Audience / Target group

Anyone interested in how to set up the daily business and mechanics of lasting partnerships

Session Format

Workshop with a focus on the collective impact model and exercises for participants to engage with each other.

Description

The second in a series of three workshops will address the many questions that arise when we implement a joint initiative with one or more partners:

  • How do we coordinate multiple contributions to partnerships?
  • What are proven communication strategies in partnerships?
  • How do we do well on monitoring/documentation and reporting?
  • How can evaluation make partner-projects extra awesome and even get you funding?
  • What is a backbone and why is it needed?

The workshop will demonstrate approaches, tools and templates for the implementation stage of mutual initiatives, helping assure that you engage in partnerships with collective impact.

The workshop is part two of a three part series called The Partnerships Playbook.

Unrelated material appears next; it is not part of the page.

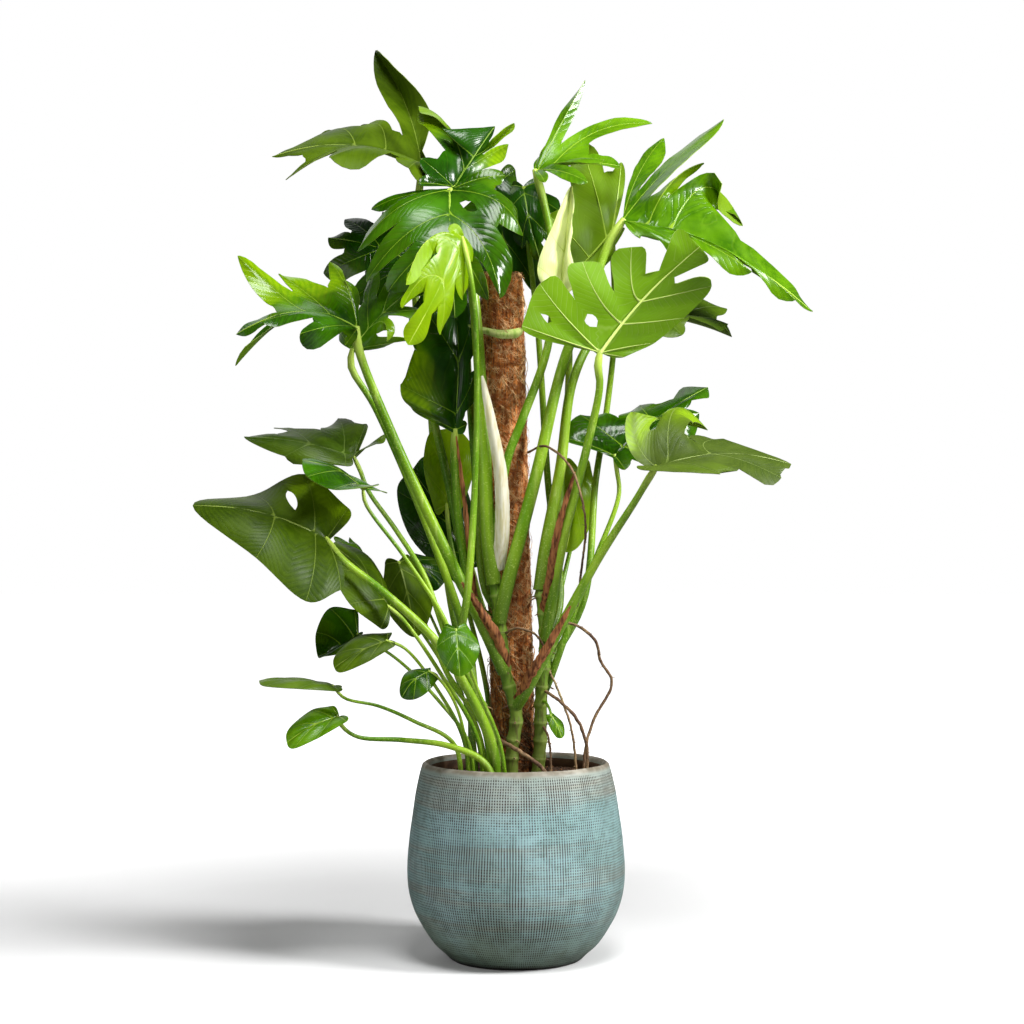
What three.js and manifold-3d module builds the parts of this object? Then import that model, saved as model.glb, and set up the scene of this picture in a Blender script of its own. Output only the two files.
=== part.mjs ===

The three chapters of the playbook will covered all three phases of the partnerships process: (1) how to establish a new partnership, (2) how to manage this partnership and (3) how to sustain it.

Desired Outcome

Participants will walk out of this session with new skills, tools and knowledge for implementing partnerships.

Next Steps and Milestones

Participants can apply the new tools and knowledge in their own settings.

Documentation

The session included presentation of 6 steps, needed to work on daily business in a partnership, with participants working on a samples after each one of them (see more in slides).

  1. Looking at Collective Impact
    Concept of Collective Impact presents it as an effective approach to social change.
  2. Agree to a common agenda
    Theory of Change and its development using a Logic model. Working in groups on a possible scenario of starting partnership, develop a theory of change together, using the logic model.
  3. Develop mutually aligned activities
    First you have to identify who does what best and which partner is contributing what resources, then it is time to make an action plan. Good tools: roadmaps // work packages.
  4. Implement the plan with a backbone structure
    Backbone structure helps maintain overall strategic coherence and coordinates and manages the day-to-day operations and implementation of work. Use tools for managing people and tasks (Trello, Asana, Github, Phabricator, Google docs etc.).
  5. Engage in continuous communication
    Participants made a simulation of an email exchange and defined communication principles they see at work.
  6. Demonstrate impact through shared measures
    Collecting data and evaluating a project is a valuable part of it. Your measures of success should always be connected to the outcomes you want to achieve.